The key is to look at what is being taught. Are they using octopuses, tether-lines with hand-loops, diver-directed diving or multiple divers on a line in low/no visibility, a knife on the leg, dangling gauges, or snorkels? If yes, then put a check in the sport column. Are the search patterns exactly documented and repeatable? If not, add a check to the sport column. Do tenders document the divers’ breathing rates every five minutes and use that information with the divers’ personal surface air consumption (SAC) rates to know fairly accurately how much air a diver has at any point during the dive in blackwater. Or, are they training teams to bring divers up every fifteen minutes for pressure checks, which disrupts search patterns and increases the risk of diver problems. Are team members even taught how to calculate diver SAC rates?

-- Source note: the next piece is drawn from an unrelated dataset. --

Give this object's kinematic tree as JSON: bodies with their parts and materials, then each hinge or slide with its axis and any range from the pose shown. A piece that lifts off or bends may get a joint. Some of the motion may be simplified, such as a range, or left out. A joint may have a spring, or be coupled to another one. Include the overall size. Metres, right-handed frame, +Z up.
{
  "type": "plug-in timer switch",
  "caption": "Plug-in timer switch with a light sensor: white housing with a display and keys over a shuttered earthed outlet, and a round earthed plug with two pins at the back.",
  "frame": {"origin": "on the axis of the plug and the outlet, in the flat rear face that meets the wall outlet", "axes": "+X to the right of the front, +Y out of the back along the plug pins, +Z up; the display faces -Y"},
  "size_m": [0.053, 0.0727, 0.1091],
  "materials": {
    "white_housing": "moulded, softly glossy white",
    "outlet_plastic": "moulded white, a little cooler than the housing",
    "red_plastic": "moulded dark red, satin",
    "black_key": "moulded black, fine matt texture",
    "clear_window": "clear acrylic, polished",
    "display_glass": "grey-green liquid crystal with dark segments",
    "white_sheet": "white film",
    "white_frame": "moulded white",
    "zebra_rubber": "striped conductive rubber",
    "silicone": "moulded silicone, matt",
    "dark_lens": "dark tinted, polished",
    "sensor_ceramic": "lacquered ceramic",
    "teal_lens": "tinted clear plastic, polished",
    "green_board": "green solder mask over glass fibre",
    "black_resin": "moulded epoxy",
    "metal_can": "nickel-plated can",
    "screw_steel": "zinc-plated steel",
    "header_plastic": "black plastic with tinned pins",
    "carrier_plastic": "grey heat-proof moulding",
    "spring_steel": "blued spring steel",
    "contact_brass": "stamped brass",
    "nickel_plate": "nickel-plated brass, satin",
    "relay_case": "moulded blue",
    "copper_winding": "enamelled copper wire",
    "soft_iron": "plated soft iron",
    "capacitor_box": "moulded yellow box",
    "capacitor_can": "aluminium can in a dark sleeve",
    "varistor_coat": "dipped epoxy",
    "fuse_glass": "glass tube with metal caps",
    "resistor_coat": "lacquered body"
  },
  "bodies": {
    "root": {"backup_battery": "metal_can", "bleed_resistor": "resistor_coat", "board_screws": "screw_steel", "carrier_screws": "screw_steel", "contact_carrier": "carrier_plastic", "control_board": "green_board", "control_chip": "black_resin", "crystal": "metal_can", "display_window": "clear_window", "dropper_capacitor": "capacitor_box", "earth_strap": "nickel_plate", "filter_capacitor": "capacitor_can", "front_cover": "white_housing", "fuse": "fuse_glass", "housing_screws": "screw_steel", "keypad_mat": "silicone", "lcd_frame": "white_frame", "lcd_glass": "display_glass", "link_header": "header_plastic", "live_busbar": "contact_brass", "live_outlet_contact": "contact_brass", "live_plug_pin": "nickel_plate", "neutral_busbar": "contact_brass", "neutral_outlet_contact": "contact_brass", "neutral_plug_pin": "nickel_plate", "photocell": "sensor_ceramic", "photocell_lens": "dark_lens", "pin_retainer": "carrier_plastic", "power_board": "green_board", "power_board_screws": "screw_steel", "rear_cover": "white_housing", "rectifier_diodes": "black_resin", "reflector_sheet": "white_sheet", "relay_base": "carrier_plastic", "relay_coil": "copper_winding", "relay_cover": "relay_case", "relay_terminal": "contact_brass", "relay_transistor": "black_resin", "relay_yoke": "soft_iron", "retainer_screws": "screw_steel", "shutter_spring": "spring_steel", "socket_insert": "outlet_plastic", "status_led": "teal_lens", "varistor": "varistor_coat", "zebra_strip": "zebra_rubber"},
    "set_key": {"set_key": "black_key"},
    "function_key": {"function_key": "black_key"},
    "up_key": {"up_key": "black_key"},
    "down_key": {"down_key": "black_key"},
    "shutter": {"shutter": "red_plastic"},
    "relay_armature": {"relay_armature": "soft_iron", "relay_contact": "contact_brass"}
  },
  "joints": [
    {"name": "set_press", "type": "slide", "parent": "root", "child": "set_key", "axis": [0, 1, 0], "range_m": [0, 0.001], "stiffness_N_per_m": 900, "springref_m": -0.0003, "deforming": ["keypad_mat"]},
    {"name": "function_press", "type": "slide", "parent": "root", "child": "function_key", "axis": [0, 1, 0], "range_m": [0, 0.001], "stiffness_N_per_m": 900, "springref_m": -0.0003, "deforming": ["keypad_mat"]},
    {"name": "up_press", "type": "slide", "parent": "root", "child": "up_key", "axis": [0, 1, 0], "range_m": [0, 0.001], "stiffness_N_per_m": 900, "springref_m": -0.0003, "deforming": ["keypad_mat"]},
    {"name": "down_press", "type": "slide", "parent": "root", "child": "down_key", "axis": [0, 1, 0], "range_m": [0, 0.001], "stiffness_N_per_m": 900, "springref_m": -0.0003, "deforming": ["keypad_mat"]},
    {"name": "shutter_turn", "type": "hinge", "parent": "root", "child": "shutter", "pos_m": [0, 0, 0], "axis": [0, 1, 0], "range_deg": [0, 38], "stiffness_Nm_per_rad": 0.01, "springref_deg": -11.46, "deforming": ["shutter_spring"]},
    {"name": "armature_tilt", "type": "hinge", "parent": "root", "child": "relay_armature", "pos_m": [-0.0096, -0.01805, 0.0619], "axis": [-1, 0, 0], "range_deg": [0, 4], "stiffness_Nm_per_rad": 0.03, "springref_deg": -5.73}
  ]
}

Are team members given hands-on training with specific, tested and proven procedures on how to discover and manage diver entanglement, injury, and out-of-air procedures in blackwater, or are safety divers taught a generic “go to the primary diver, figure out what the problem is, and then manage it.” Are divers given a maximum blackwater search time of 20 or 25 minutes or are they allowed to search beyond the mind’s concentration peak for 30, 40 or more minutes. Are divers allowed to surface with less than 1,000 psi in their main cylinder?

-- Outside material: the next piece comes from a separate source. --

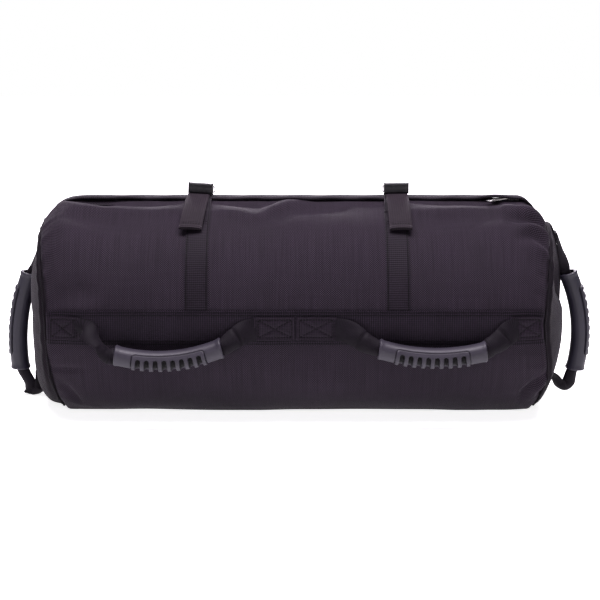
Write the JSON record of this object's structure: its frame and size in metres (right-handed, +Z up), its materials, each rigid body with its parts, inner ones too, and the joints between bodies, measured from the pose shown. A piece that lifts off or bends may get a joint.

Part of the reason recreational procedures are allowed to spread throughout PSD is that there are no real accepted PSD national standards in the U.S. The National Fire Protection Agency document 1670 is very general and not all departments follow NFPA. NASAR put out a set of guidelines, but again, these are general and are not used by many departments. PSD dive teams are currently exempt from OSHA, although that may change. Various training companies have their own standards, but currently, most teams just make it up as they go.

The result is a complete lack of consistency. A team in County A may use effective solo-tethered-tender-directed procedures, with quick release pony bottles, harnesses, lines marked every five feet, hazmat tested drysuits, backup and 90%-ready divers, three non-knife cutting tools all in the golden triangle chest area, and full-face masks. County A tenders are certified and know how to read divers bubbles to know within 200 psi how much air their divers have at any point during the dive, they draw the diver’s exact movements on a profile map, and they have a specific five-factor system to accurately determine if an area can be secured or if it needs to be re-searched. Their SOP states that their maximum dive time is 25 minutes, maximum tether-line length is 125 feet, maximum depth is 60 feet, and if the current is greater than ½ knot then the dive cannot be done from shore. In the next county over, Team B dives three divers on a line, with wetsuits, right-handed octopuses, knives on their legs, lines marked every ten feet with knots, no certified tenders, standard masks, and no specific and tested contingency procedures. They bring their divers up every fifteen minutes to check their air. They have no maximum dive time, they will dive to 130 feet, they do not measure the current, and have no specific way to decide if an area is secured or needs to be re-searched. Because of the lack of nationally approved and tested standards, dive team “B” may look safe and effective until you see “A”.

The moral to this story is that if you want to start a PSD team, or improve the one you have, you need to begin by really thinking. You need to be very critical and question every thing you hear and see. Is a procedure based on proven, tested, logic or is it something learned from Al, who learned it from Joe, who probably got it from Dan, who was a sport diver who started the team fifteen years ago. Take the time to read, watch, and ask lots of questions. Your family will thank you. Safe diving always.